Lamson: One of my hometown friends used to always call me Punky Brewster. I think it was for her sheer bright, vivacious outlook on life. I would hope to have that quality. She had a sense of strong will and believed she could accomplish anything, move past any problems. She was orphaned yet had this most powerful enthusiasm and positivity about life which I look up to. Overall, her attitude of brightness is something I’d love to tap into all the time. Punky power!
2. LeBlanc: That’s funny, we were just going through the same thing with our album artwork.

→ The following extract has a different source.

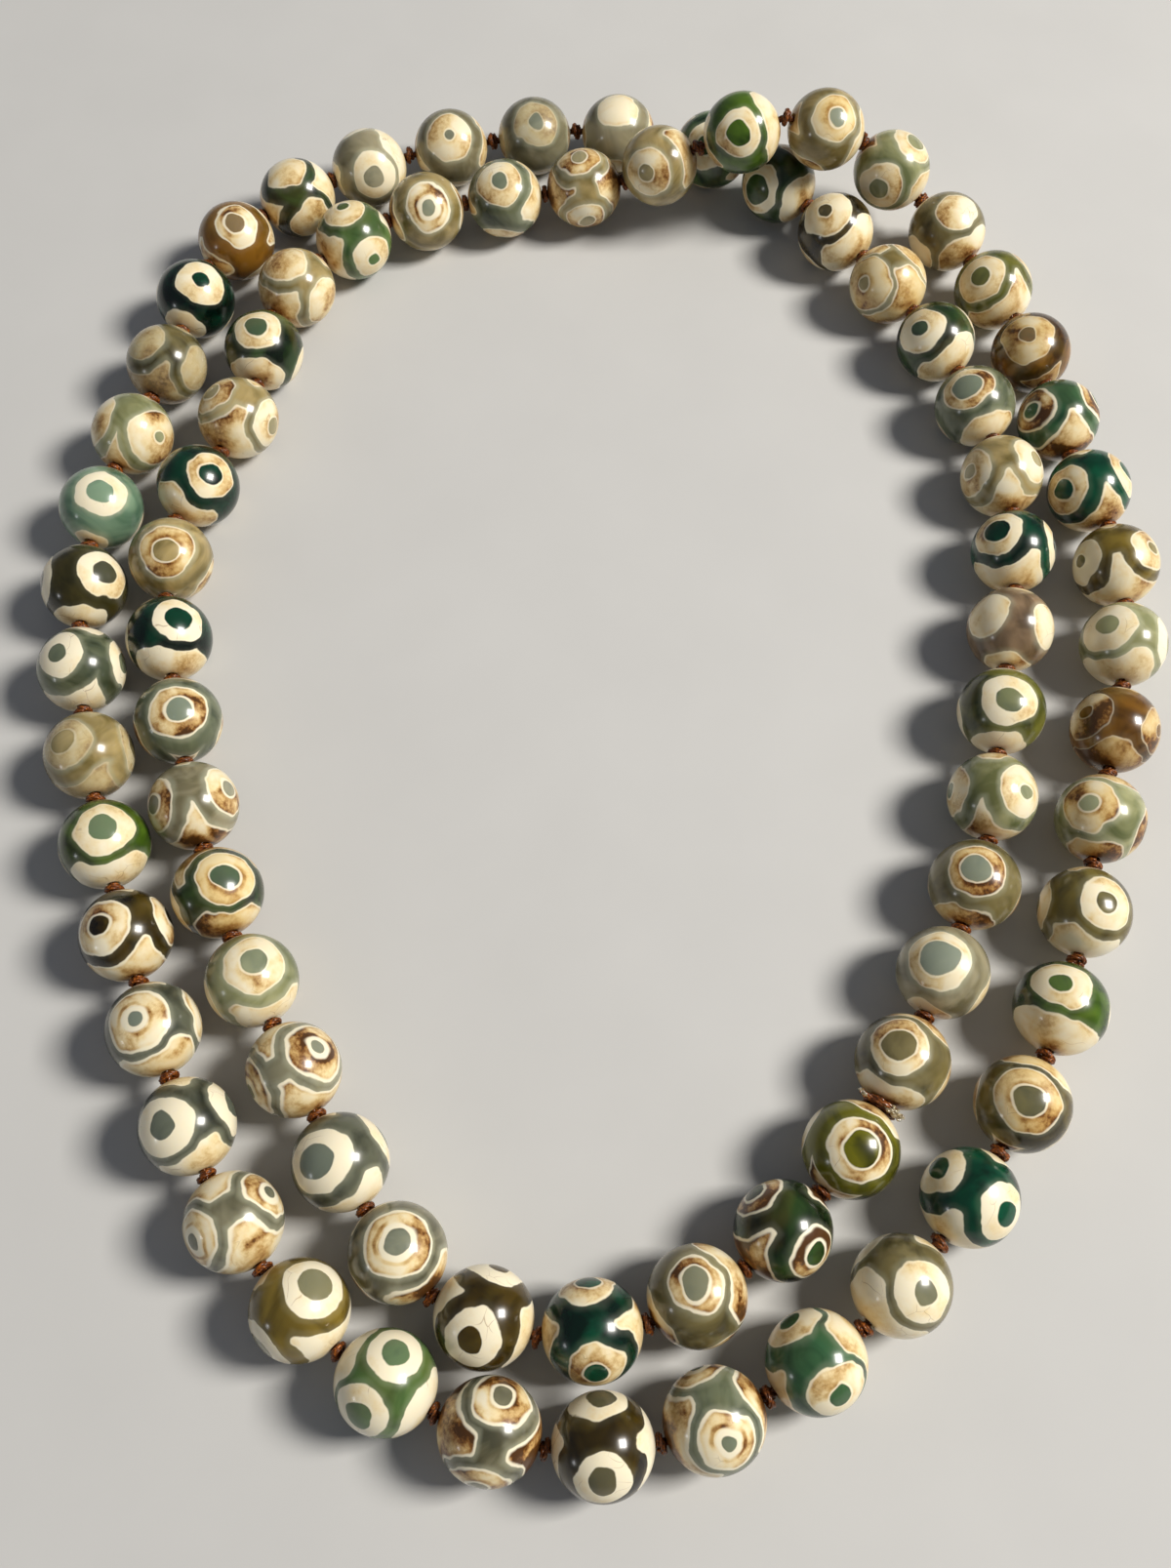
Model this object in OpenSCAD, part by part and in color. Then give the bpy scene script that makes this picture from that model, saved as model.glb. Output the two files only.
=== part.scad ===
// Bead necklace: round drilled stone beads on one waxed cord, with a hand knot
// in each gap and a bigger knot that closes the loop. It lies doubled on a
// table, so that its two turns run side by side and cross once.
// Millimetres, +Z up, with the origin under the middle of the necklace.

/* [Beads] */
// Diameter of a bead
bead_d = 10; // [8:0.5:12]
// Play between the cord and the bore of a bead, all round
bore_play = 0.2; // [0.15:0.05:0.3]

/* [Cord] */
// Diameter of the waxed cord
cord_d = 0.9; // [0.6:0.1:1.2]
// Width of a hand knot
knot_d = 2.4; // [1.8:0.1:3]
// Length of a hand knot along the cord
knot_l = 0.5; // [0.4:0.05:0.9]
// Play between a knot and the beads on its two sides
knot_play = 0.1; // [0.1:0.05:0.2]

/* [Closing knot] */
// Width of the knot that closes the loop
closing_d = 4.2; // [3.4:0.2:5]
// Diameter of the drop of glue on it
glue_d = 1.8; // [1.4:0.2:2.2]
// Length of the two cut ends that stand out of it
end_l = 1.2; // [0.8:0.2:2]
// Diameter of a cut end
end_d = 0.7; // [0.5:0.1:0.9]

/* [Hidden] */

// The route of the string, from the closing knot round both turns: x, y and
// how far the beads are lifted off the table, for beads of this diameter
ROUTE_BEAD_D = 10;
ROUTE = [
    [30.5, 27.5, 0], [20, 15, 0], [11, 8.5, 0], [1, 5, 0], [-10, 6.5, 0],
    [-18.5, 12.5, 0], [-30, 31, 0], [-40, 50, 0], [-46.5, 70.5, 0], [-50, 90, 0],
    [-48.5, 102.5, 0], [-42, 112.5, 0], [-42.5, 123, 0], [-38.5, 133, 0], [-32, 141, 0],
    [-22.5, 146.5, 0], [-12, 148, 0], [-1.5, 150, 0], [8.5, 150, 3], [18, 150.5, 9.5],
    [30, 152, 10.5], [40.5, 150.5, 3], [47.5, 143, 0], [57, 124, 0], [58, 113, 0],
    [63, 97, 0], [63, 82, 0], [57, 59, 0], [50.5, 38, 0], [39, 18.5, 0],
    [23, 3, 0], [2.5, -5, 0], [-18.5, 0.5, 0], [-34.5, 15, 0], [-45, 35, 0],
    [-53, 56, 0], [-58.5, 77, 0], [-59.5, 98, 0], [-53.5, 120, 0], [-48, 140, 0],
    [-31, 153.5, 0], [-8.5, 159.5, 0], [4, 160.5, 0], [17, 158, 0], [25.5, 151.5, 0],
    [39, 134.5, 0], [48.5, 116, 0], [51.5, 96, 0], [47.5, 73, 0], [43, 52.5, 0]
];
route_scale = bead_d / ROUTE_BEAD_D;

// Knots that were tied looser than the rest: the first and the last bead that
// such a knot follows, and how much wider its gap is between such beads
FIRST = 0;
LAST = 1;
EXTRA = 2;
SLACK = [
    [3, 5, 0.2], [14, 14, 0.2], [15, 16, 0.4], [17, 17, 0.2], [19, 19, 0.1],
    [22, 22, 0.1], [23, 23, 1], [24, 24, 1.2], [25, 25, 0.5], [26, 26, 1], [28, 28, 0.1],
    [33, 41, 0.5], [42, 50, 0.2], [51, 56, 0.3], [58, 58, 0.1], [61, 63, 0.8], [64, 64, 2.6],
    [65, 66, 0.2]
];

// Curve steps between two points of the route
ROUTE_STEPS = 12;
CORD_SIDES = 8;
CLOSING_SIDES = 16;
BEAD_SIDES = 48;
SMALL_SIDES = 24;

bore_d = cord_d + 2 * bore_play;
least_gap = knot_l + 2 * knot_play;

// A smooth curve from b to c, with a before them and d after them
function bend(a, b, c, d, t) =
    0.5 * (2 * b + (c - a) * t + (2 * a - 5 * b + 4 * c - d) * t * t
        + (3 * b - a - 3 * c + d) * t * t * t);
function route_point(i) = ROUTE[(i + len(ROUTE)) % len(ROUTE)] * route_scale;
function on_table(p) = [p.x, p.y, max(p.z, 0)];

curve = [
    for (i = [0:len(ROUTE) - 1], k = [0:ROUTE_STEPS - 1])
        on_table(bend(route_point(i - 1), route_point(i), route_point(i + 1), route_point(i + 2),
            k / ROUTE_STEPS)),
    route_point(0)
];
function step(i) = i < len(curve) ? norm(curve[i] - curve[i - 1]) : 0;
run = [for (i = 0, s = 0; i < len(curve); i = i + 1, s = s + step(i)) s];
route_l = run[len(run) - 1];
curve_x = [for (i = [0:len(curve) - 1]) [run[i], curve[i].x]];
curve_y = [for (i = [0:len(curve) - 1]) [run[i], curve[i].y]];
curve_z = [for (i = [0:len(curve) - 1]) [run[i], curve[i].z]];
function curve_at(s) = [lookup(s, curve_x), lookup(s, curve_y), lookup(s, curve_z)];

// The slack after bead i, and over all the beads
function slack_rows(i) = [for (row = SLACK) if (i >= row[FIRST] && i <= row[LAST]) row[EXTRA]];
function slack(i) = route_scale * (len(slack_rows(i)) > 0 ? slack_rows(i)[0] : 0);
function total(list, i = 0) = i < len(list) ? list[i] + total(list, i + 1) : 0;
slack_l = route_scale * total([for (row = SLACK) (row[LAST] - row[FIRST] + 1) * row[EXTRA]]);

// As many beads as the loop holds, with the rest of its length shared by the gaps
bead_count = floor((route_l - slack_l) / (bead_d + least_gap));
even_gap = (route_l - slack_l) / bead_count - bead_d;
first_turn_count = ceil(bead_count / 2);
// The gap after bead i, where 0 and bead_count both mean the closing knot's
function gap(i) = even_gap + slack(i == 0 ? bead_count : i);

// The distance along the curve of each knot, from the closing knot back to it
knot_run = [
    for (i = 0, s = 0; i <= bead_count; i = i + 1, s = s + bead_d + (gap(i - 1) + gap(i)) / 2)
        s
];
laid_knots = [for (s = knot_run) curve_at(s)];
function along(a, b) = (b - a) / norm(b - a);
// A bead lies on the line between two knots, and the room that it leaves there is
// shared as the two gaps are
function on_line(a, b, i) =
    let (room = norm(b - a) - bead_d)
    a + along(a, b) * (bead_d / 2 + room * gap(i - 1) / (gap(i - 1) + gap(i)));
laid_beads = [for (i = [1:bead_count]) on_line(laid_knots[i - 1], laid_knots[i], i)];

// The necklace's middle in x and y, taken from its outermost beads
xs = [for (p = laid_beads) p.x];
ys = [for (p = laid_beads) p.y];
zs = [for (p = laid_beads) p.z];
middle = [
    (min(xs) + max(xs)) / 2,
    (min(ys) + max(ys)) / 2,
    min(zs) - bead_d / 2
];
knots = [for (p = laid_knots) p - middle];
function bead_axis(i) = along(knots[i - 1], knots[i]);
function bead_at(i) = laid_beads[i - 1] - middle;

module point_along(direction) {
    rotate([0, acos(direction.z), atan2(direction.y, direction.x)]) children();
}

module bead(i) {
    translate(bead_at(i))
        point_along(bead_axis(i))
            difference() {
                sphere(d = bead_d, $fn = BEAD_SIDES);
                cylinder(h = 2 * bead_d, d = bore_d, center = true, $fn = SMALL_SIDES);
            }
}

module beads_first_turn() {
    color("darkolivegreen")
        for (i = [1:first_turn_count]) bead(i);
}

module beads_second_turn() {
    color("olivedrab")
        for (i = [first_turn_count + 1:bead_count]) bead(i);
}

// A ring of points round the cord
function ring(centre, direction, r) =
    let (side = along([0, 0, 0], cross(direction, [0, 0, 1])), up = cross(side, direction))
    [
        for (k = [0:CORD_SIDES - 1])
            centre + r * (cos(360 * k / CORD_SIDES) * side + sin(360 * k / CORD_SIDES) * up)
    ];

// The faces of a closed skin over rings that have this many points each
function skin(points, sides) =
    let (
        last = points - sides,
        walls = [
            for (r = [0:sides:last - 1], k = [0:sides - 1])
                let (a = r + k, b = r + (k + 1) % sides, c = b + sides, d = a + sides)
                each [[a, b, c], [a, c, d]]
        ],
        start_cap = [for (k = [sides - 1:-1:0]) k],
        end_cap = [for (k = [0:sides - 1]) last + k]
    )
    concat([start_cap], walls, [end_cap]);

// A hand knot along the cord, as distances from its middle and radii, in
// shares of its length and width
OFFSET = 0;
RADIUS = 1;
knot_rings = [
    [-0.65 * knot_l, cord_d / 2],
    [-0.5 * knot_l, 0.3 * knot_d],
    [-0.3 * knot_l, 0.5 * knot_d],
    [0.3 * knot_l, 0.5 * knot_d],
    [0.5 * knot_l, 0.3 * knot_d],
    [0.65 * knot_l, cord_d / 2]
];
function knot_direction(i) = along([0, 0, 0], bead_axis(i) + bead_axis(i + 1));
function knot(i) = [
    for (row = knot_rings)
        each ring(knots[i] + knot_direction(i) * row[OFFSET], knot_direction(i), row[RADIUS])
];

// The cord's two ends go into the closing knot, this far from its middle
closing_reach = gap(0) / 2 - knot_play / 2;
cord_start = ring(knots[0] + bead_axis(1) * closing_reach, bead_axis(1), cord_d / 2);
cord_end = ring(
    knots[bead_count] - bead_axis(bead_count) * closing_reach,
    bead_axis(bead_count),
    cord_d / 2
);

module knotted_cord() {
    points = concat(cord_start, [for (i = [1:bead_count - 1]) each knot(i)], cord_end);
    color("saddlebrown") polyhedron(points, skin(len(points), CORD_SIDES));
}

// The closing knot fills the wedge between the last bead and the first: each of
// its two faces is as hollow as the bead that it lies against is round
closing_direction = along([0, 0, 0], bead_axis(bead_count) + bead_axis(1));
closing_side = along([0, 0, 0], cross(closing_direction, [0, 0, 1]));
closing_up = cross(closing_side, closing_direction);

// From a point in the knot's middle plane, how far it is to the bead on one side
// of the knot, with the play between them
function to_bead(p, way) =
    let (
        to_middle = bead_at(way > 0 ? 1 : bead_count) - p,
        along_l = way * to_middle * closing_direction,
        reach = bead_d / 2 + knot_play
    )
    along_l - sqrt(reach * reach + along_l * along_l - to_middle * to_middle);

// Rings of the closing knot from the face at the last bead to the face at the
// first one: radius as a share of the knot's, side, and share of the way to the bead
RING_R = 0;
RING_WAY = 1;
RING_REACH = 2;
closing_rings = [
    [0.3, -1, 1], [0.6, -1, 1], [0.9, -1, 1], [1, -1, 0.6],
    [1, 1, 0.6], [0.9, 1, 1], [0.6, 1, 1], [0.3, 1, 1]
];
function closing_ring(row) = [
    for (k = [0:CLOSING_SIDES - 1])
        let (
            turn = 360 * k / CLOSING_SIDES,
            out = cos(turn) * closing_side + sin(turn) * closing_up,
            p = knots[0] + row[RING_R] * closing_d / 2 * out,
            way = row[RING_WAY]
        )
        p + way * row[RING_REACH] * to_bead(p, way) * closing_direction
];

// Places a child on the closing knot's rim, this many degrees round the cord
// from the top
module on_rim(degrees) {
    translate(knots[0])
        point_along(closing_direction)
            rotate([0, 0, degrees])
                translate([-closing_d / 2, 0, 0])
                    rotate([0, -90, 0]) children();
}

// The drop of glue sits as far out as the play between it and the two beads lets it
glue_reach = (bead_d + glue_d) / 2 + knot_play;
glue_out = sqrt(glue_reach * glue_reach - pow((bead_d + gap(0)) / 2, 2)) - closing_d / 2;

module closing_knot() {
    rings = [for (row = closing_rings) each closing_ring(row)];
    color("sienna") {
        polyhedron(rings, skin(len(rings), CLOSING_SIDES));
        on_rim(-35)
            translate([0, 0, glue_out]) sphere(d = glue_d, $fn = SMALL_SIDES);
        for (degrees = [40, 75])
            on_rim(degrees)
                translate([0, 0, -end_d]) cylinder(h = end_l + end_d, d = end_d, $fn = SMALL_SIDES);
    }
}

beads_first_turn();
beads_second_turn();
knotted_cord();
closing_knot();
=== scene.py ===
"""A necklace of polished dzi beads, hand-knotted on a waxed cord and laid doubled on a pale table.

Every length is in metres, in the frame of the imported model, unless a name says otherwise.
"""

import math

import bpy
import numpy as np
from mathutils import Matrix, Vector


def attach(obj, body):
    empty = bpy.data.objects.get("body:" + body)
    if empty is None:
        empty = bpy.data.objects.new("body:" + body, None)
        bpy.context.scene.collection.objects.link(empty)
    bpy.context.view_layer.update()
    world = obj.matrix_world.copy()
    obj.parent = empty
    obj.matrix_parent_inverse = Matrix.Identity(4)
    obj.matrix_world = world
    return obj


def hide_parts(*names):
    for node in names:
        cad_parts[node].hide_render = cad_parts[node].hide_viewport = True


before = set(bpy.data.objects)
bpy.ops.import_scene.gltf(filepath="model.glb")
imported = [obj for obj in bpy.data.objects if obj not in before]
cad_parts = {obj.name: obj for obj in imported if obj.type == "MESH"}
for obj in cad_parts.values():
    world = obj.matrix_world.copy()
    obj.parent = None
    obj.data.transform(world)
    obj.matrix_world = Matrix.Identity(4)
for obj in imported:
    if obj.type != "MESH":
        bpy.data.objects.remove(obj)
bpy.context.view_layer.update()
MM = 0.001

# The photograph's camera: focal length in pixels of its frame, how far it looks down,
# how far it is rolled, and where it stands
PHOTO_W = 1200
PHOTO_H = 1607
FOCAL_PX = 1500
PITCH = math.radians(67.335)
ROLL = math.radians(-0.46)
CAMERA_AT = Vector((-1.852, -77.862, 156.26)) * MM


def add_camera():
    """The photograph's camera, made the scene's own."""
    data = bpy.data.cameras.new("camera")
    data.sensor_width = 36
    data.lens = data.sensor_width * FOCAL_PX / max(PHOTO_W, PHOTO_H)
    data.clip_start = 0.005
    camera = bpy.data.objects.new("camera", data)
    bpy.context.scene.collection.objects.link(camera)
    ahead = Vector((0, math.cos(PITCH), -math.sin(PITCH)))
    right = Vector((1, 0, 0))
    down = ahead.cross(right)
    rolled_right = math.cos(ROLL) * right + math.sin(ROLL) * down
    rolled_down = math.cos(ROLL) * down - math.sin(ROLL) * right
    turn = Matrix((rolled_right, -rolled_down, -ahead)).transposed()
    camera.matrix_world = Matrix.Translation(CAMERA_AT) @ turn.to_4x4()
    bpy.context.scene.camera = camera


add_camera()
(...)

Lamson: If youwere to create your own dreamscape, that’s more or less whatever dream you’d want to become a reality.
LeBlanc: It is really in the mind of the element. We’ve never delved into the visual aspect because it gives someone a preconception and we don’t wanna be in that position early on.
Noah and the Whale
1. Charlie Fink: Cool Hand Luke.
Tom Hobden: Owen Wilson’s character from “The Life Aquatic” Ned Plimpton
2. Fink: I’m an Edward Hopper fan..paintings that come to mind are “Night Windows” “Nighthawk’s” and “Morning Sun”
Hobden: There’s an Ashcan painter, George Bellows. He has a painting, “The Big Dory”
Foster the People
1.Mark Foster: Probably Huckleberry Finn. He’s mischievous and always up for an adventure. He’s a wanderlust and always finds himself in a pinch but seems to get out of it.
2. It’d be like some kind of monster eating brightly colored flowers…like a field of flowers, a kid drawing with lots of color with black over it, then carve the image out with the colors showing through.
White Denim
1.James Petralli: Fletch. I’ve always wanted to have the same kind of sense of humor and this unknowingness of myself.
Joshua Block: For the band I was thinking The Wild Bunch, but they all die. But I don’t think we’ll die in the end unless we go down to Mexico and get into a huge fight with the army.
2. Block: I was gonna say a boat with wheels, like a huge line of boats painted impressionist-style.
Steve Terebecki: I was going to say poor watercolor paintings of a hot tub.